Synthesis of a robust control system for a manipulation robot with polynomial controllers based on Gramian method

Abstract

Since manipulation robots can have several control channels, and their nonlinear coordinate relationships lead to internal parametric disturbances, along with variations in mechanical parameters, the use of Gramian methods for the synthesis of robust automatic control systems seems to be an effective way to improve the quality of control of such objects. When developing a robust control system for a manipulative robot, the method of polynomial modal control is used, local regulators are synthesized for both parts of the manipulator and a centralized controller is synthesized using an object model adjusted by the Gramian method.
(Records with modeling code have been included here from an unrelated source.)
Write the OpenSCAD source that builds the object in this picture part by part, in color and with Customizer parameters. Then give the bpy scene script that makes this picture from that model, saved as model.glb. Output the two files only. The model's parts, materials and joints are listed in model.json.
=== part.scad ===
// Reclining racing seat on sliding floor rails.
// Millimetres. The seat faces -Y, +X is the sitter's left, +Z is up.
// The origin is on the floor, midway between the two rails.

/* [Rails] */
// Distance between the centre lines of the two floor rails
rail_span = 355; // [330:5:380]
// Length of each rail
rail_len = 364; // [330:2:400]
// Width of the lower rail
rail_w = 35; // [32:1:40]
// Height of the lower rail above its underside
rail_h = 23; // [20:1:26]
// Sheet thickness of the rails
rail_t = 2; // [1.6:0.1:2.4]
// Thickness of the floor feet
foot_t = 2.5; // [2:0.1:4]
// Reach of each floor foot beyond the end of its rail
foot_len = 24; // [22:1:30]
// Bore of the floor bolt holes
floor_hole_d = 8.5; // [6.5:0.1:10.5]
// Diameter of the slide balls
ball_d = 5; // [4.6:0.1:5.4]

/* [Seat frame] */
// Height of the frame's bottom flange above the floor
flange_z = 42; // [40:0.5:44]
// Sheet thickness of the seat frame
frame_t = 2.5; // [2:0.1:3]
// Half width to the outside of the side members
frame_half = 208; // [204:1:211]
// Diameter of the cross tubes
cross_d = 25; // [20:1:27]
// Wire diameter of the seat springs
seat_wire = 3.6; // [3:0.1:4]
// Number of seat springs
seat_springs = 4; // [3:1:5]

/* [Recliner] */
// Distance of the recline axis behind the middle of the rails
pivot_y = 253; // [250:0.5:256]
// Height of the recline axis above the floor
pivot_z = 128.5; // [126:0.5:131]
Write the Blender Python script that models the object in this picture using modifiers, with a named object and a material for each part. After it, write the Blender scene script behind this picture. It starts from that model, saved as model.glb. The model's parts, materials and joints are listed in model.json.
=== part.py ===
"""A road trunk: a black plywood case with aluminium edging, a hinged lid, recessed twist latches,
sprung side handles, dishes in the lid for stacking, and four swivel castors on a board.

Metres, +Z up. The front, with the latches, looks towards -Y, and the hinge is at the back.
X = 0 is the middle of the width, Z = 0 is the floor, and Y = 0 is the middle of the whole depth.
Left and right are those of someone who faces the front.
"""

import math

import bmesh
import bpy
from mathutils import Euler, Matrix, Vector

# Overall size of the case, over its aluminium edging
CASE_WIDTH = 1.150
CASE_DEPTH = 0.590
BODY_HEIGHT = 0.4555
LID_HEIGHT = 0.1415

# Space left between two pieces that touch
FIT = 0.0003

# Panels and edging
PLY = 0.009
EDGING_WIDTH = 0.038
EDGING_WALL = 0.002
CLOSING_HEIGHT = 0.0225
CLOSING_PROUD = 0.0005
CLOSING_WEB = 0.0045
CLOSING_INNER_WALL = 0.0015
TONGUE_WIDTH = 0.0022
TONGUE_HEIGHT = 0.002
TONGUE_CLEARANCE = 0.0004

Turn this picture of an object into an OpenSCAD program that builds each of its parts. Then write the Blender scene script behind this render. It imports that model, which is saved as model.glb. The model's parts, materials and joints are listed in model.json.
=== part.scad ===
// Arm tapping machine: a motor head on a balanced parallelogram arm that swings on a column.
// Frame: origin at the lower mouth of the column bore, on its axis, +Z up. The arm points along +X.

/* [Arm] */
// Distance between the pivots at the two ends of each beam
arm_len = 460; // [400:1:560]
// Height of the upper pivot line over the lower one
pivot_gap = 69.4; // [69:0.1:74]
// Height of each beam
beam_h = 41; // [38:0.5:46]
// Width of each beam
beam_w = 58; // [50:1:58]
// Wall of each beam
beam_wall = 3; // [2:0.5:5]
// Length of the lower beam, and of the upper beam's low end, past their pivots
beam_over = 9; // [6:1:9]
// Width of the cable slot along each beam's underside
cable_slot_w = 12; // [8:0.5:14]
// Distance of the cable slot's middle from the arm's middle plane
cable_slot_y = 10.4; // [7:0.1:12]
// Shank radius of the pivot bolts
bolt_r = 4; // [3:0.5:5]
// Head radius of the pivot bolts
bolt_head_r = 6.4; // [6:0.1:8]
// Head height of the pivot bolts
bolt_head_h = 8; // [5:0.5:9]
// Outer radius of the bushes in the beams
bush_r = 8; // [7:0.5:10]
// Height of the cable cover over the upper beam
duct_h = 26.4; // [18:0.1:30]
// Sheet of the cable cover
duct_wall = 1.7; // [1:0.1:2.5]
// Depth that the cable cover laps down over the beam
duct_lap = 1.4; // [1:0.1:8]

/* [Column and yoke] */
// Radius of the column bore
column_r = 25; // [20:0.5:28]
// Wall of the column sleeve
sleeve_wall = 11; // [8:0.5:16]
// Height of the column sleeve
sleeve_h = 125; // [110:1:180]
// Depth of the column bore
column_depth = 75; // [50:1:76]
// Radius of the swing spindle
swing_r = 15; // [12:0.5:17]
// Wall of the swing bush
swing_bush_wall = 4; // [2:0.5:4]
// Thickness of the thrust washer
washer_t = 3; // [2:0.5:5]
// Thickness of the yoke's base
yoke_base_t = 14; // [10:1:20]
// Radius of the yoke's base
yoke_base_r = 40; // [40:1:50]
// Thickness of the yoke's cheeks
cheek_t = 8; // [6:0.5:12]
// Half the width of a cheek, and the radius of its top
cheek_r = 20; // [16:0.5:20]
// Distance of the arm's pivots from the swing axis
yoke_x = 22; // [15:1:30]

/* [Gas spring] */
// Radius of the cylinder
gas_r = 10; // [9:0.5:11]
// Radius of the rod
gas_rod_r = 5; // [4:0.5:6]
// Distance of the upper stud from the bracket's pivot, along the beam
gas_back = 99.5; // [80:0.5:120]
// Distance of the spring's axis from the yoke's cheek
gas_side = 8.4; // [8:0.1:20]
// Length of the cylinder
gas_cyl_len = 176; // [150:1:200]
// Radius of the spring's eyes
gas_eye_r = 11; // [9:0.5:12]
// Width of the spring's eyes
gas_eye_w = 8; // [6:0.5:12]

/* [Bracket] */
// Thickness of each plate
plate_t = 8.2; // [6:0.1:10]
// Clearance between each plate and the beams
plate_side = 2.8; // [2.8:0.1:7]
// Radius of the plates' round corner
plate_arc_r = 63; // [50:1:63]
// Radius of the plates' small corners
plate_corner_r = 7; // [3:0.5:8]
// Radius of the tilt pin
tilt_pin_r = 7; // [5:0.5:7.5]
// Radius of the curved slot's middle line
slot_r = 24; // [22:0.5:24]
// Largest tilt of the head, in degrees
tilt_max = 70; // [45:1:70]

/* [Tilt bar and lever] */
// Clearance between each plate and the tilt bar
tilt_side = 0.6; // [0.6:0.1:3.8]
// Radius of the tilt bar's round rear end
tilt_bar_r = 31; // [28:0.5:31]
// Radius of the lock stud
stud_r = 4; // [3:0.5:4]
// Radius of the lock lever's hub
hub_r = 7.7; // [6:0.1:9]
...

The calculations of the regulator based on the linear model of a two-link robot manipulator and the analysis of the transient characteristics of the movement of its links are carried out in the MATLAB software package. A method to synthesize a robust control system for a manipulation robot is proposed. It is based on a linearized mathematical model of a control object with a dynamic (polynomial) controller, aimed at changing the singular number of controllability and observability Gramians and subsequent calculation of a centralized controller to control the original nonlinear object. The use of a modified object model makes it possible to improve the robust properties and increase the speed of the control system for a nonlinear robotic object while maintaining the aperiodic nature of the processes under conditions of mutual influence of links and parameter variations. The proposed method makes it possible to improve the quality of control of manipulative robots and their productivity in conditions of intensification of technological production.